I’m sure it can be googled, but what if I’m up to my elbows in a fragile souffle’, “Alexa, what is a #2 can of ??? mean” Hope the AI knows their stuff. And your souffle’ doesn’t explode in the oven. Due to that gallon of capers. (Them things harder than paint balls, Earl!) :blush:

When I volunteered at the concession stand we unpacked loads snacks. Chips, crackers and candy. Unless ordered properly the crackers came imprinted “not for resale individually”. We got stung a few times. Rarely will those wholesalers take returns outside of the next day. The clock starts ticking as soon as it’s delivered to your venue.

I have to say, if it had not been a school function, I may have sold them anyway. I’ve seen it in plenty of convenience stores.

The four-cracker packs aren’t down-sizing. It’s an alternative size. For children, or people with small appetites. All of the grocery stores I shop at have Lance crackers (and other brands) in the six-cracker packs. I’m sure the smaller packs are cheaper.

“Shrinkflation” doesn’t seem to be as commonplace in the US as it is in Canada (eg. your Classico Pasta Sauce is still 750ml - while ours has shrunk a few times and is now only 600ml). :frowning: I really think that Government / Consumer Protection Agencies should be making shrinkflation illegal. Companies are only too glad to update their packaging when they increase the sizing “Now 25% more!” but when they stealthily reduce what you’re getting for the same price, mum’s the word.
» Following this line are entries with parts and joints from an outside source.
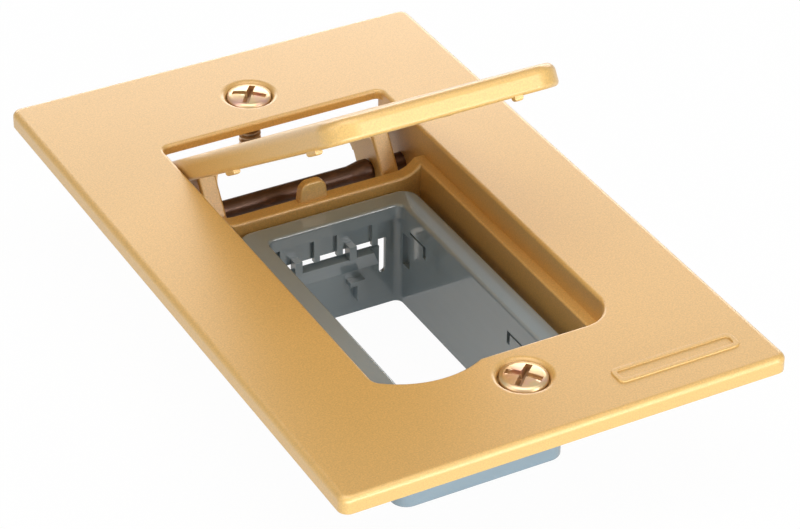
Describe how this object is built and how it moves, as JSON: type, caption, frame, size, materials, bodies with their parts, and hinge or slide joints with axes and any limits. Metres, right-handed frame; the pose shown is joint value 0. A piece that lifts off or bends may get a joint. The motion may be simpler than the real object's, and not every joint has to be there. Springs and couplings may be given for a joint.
{
  "type": "floor outlet plate",
  "caption": "Cast floor outlet cover plate with a hinged flush lid over a recessed plastic frame for snap-in wiring modules, held by screws at both ends.",
  "frame": {"origin": "midway between the two fixing screws, in the plane of the plate's underside", "axes": "+Z out of the floor through the plate's top face; +Y towards the lid's hinge, along the plate's length; +X to the right seen from above with the hinge at the far end"},
  "size_m": [0.0692, 0.11, 0.0579],
  "materials": {
    "gold_painted_casting": "satin gold paint over a die casting",
    "grey_moulding": "glossy grey moulding",
    "brown_pin": "dark brown patinated metal",
    "zinc_screw": "yellow passivated zinc plating"
  },
  "bodies": {
    "plate": {"cover_plate": "gold_painted_casting", "hinge_pin": "brown_pin", "module_frame": "grey_moulding", "screw_front": "zinc_screw", "screw_rear": "zinc_screw"},
    "lid": {"lid": "gold_painted_casting"}
  },
  "joints": [
    {"name": "lid_hinge", "type": "hinge", "parent": "plate", "child": "lid", "pos_m": [0, 0.02675, -0.0067], "axis": [-1, 0, 0], "range_deg": [-34, 36]}
  ]
}
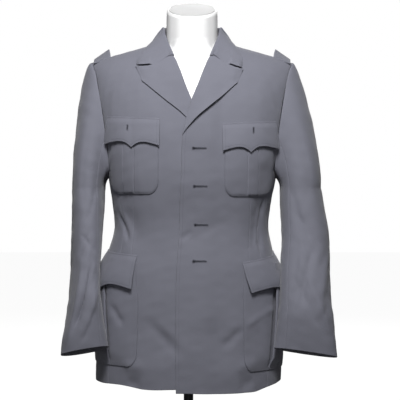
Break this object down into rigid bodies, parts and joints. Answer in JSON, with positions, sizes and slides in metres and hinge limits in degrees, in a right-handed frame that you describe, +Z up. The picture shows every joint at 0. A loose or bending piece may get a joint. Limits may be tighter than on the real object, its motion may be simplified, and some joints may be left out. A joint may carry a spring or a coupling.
{
  "type": "military-style blazer on a dress form",
  "caption": "Grey single-breasted military-style blazer with notched lapels, patch pockets and shoulder tabs, closed on a white torso form with a pole and a round base.",
  "frame": {"origin": "centre of the base's flat underside, on the floor", "axes": "+Z up along the pole, -Y the way the blazer's front faces, +X the wearer's left side"},
  "size_m": [0.5779, 0.3095, 0.993],
  "materials": {
    "wool": "matt blue-grey wool twill",
    "form_white": "smooth white, half matt",
    "steel": "satin",
    "base_black": "satin black powder coat"
  },
  "bodies": {
    "root": {"front_left": "wool", "front_right": "wool", "side_left": "wool", "side_right": "wool", "back_left": "wool", "back_right": "wool", "top_sleeve_left": "wool", "top_sleeve_right": "wool", "under_sleeve_left": "wool", "under_sleeve_right": "wool", "lapel_left": "wool", "lapel_right": "wool", "breast_pocket_left": "wool", "breast_pocket_right": "wool", "breast_flap_left": "wool", "breast_flap_right": "wool", "hip_pocket_left": "wool", "hip_pocket_right": "wool", "hip_flap_left": "wool", "hip_flap_right": "wool", "shoulder_tab_left": "wool", "shoulder_tab_right": "wool", "collar": "wool", "dress_form": "form_white", "neck_cap": "form_white", "pole": "steel", "base": "base_black"}
  },
  "joints": []
}
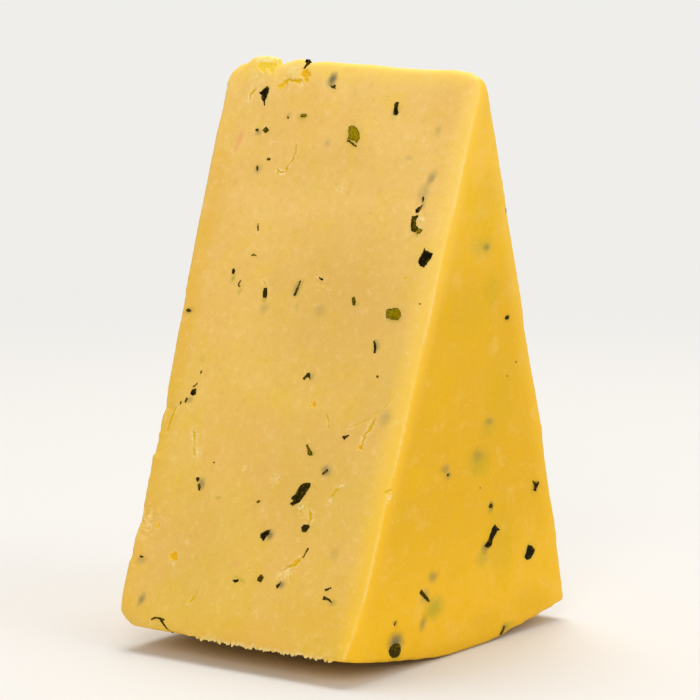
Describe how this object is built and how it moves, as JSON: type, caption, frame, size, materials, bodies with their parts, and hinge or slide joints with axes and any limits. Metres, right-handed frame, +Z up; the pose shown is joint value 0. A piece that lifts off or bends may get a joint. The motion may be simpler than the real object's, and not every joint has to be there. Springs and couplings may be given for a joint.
{
  "type": "double gloucester cheese wedge",
  "caption": "Tall wedge of orange-yellow hard cheese with chopped chives, a sector of a round wheel that stands upright on its curved rind with the thin edge on top.",
  "frame": {"origin": "the middle of the foot, on the surface that the wedge stands on", "axes": "+Z up, the longest extent, from the rind to the thin edge at the wheel's axis; +X along the wheel's axis, to the end face that the usual view shows; +Y to the back cut"},
  "size_m": [0.064, 0.078, 0.1192],
  "materials": {
    "cheese": "firm waxy cheese, softly translucent, satin",
    "chives": "moist dark green chopped herb"
  },
  "bodies": {
    "root": {"cheese_wedge": "cheese"}
  },
  "joints": []
}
Yeah. A big banner across the front reading: “New Smaller Size; Now With Higher Prices!” just doesn’t have the zing the marketers are looking for.

Shrinkflation hits everything eventually. Companies cut a cracker here or a cookie there because it is easier than raising the price. People who grew up with the six pack notice right away, but newer buyers only see the bright box on the shelf. Making your own snack stack with saltines and peanut butter might actually taste better anyway.

No way. The crackers just have to be orange.

I just popped in to say that I used to buy the prepackaged ones sometimes. They were convenient. Now, I just make my own all of the time. They taste so much better.